All in all, the literature mentioned, which was brought to the ‘shores’ of publicity, supported the propaganda spread by state-led media. For a while, Boris Strugatsky managed a literary studio/school which laid the paths for many fantasy writers for years to come. It is from this school that even more aggressive and expansionist ideas dwelled – something along the lines of works such as “London must be destroyed” or “War of 2010. The Ukrainian front”. These are the names of modern novels with millions of copies sold across Russia. In time, this will be forgotten. However, the long legacy of the Strugatsky brothers unravel the seriousness and depth of a century-long problem found in Russian literature.
No matter what, Russian literature, from its early beginnings and to this day, serves an ideological purpose, one chartered by the many Russian ruling elites. Not even the most prominent and ‘free’ novelists have managed to escape this trap. Upon our analysis, using methods of detective Hercule Poirot, we have clearly established that the general line of thought in Russian literature is consistently based upon the glorification of the ruling elite.
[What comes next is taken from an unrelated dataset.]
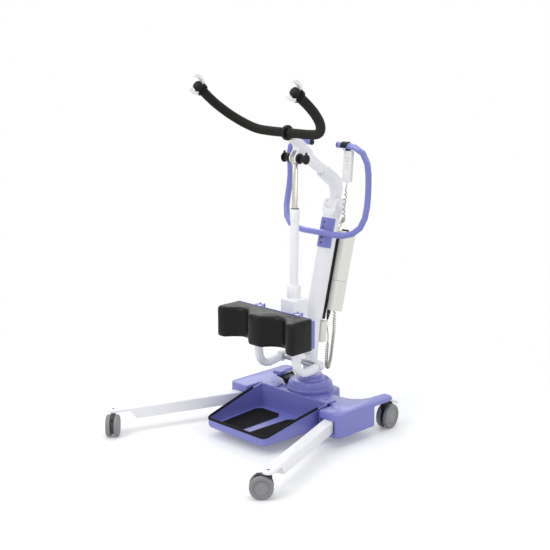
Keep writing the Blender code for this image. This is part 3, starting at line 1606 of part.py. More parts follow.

More often than not, literature always excuses military aggression and Russian expansion. “Freedom is Slavery” is another way to describe the spirit here. This is their worldview, a clearly outdated one. For further notice, upon picking up a Russian book – he/she picks up a suspicious item, perhaps a bomb that failed to detonate. Pass it over to professionals who can defuse it, or just throw it away.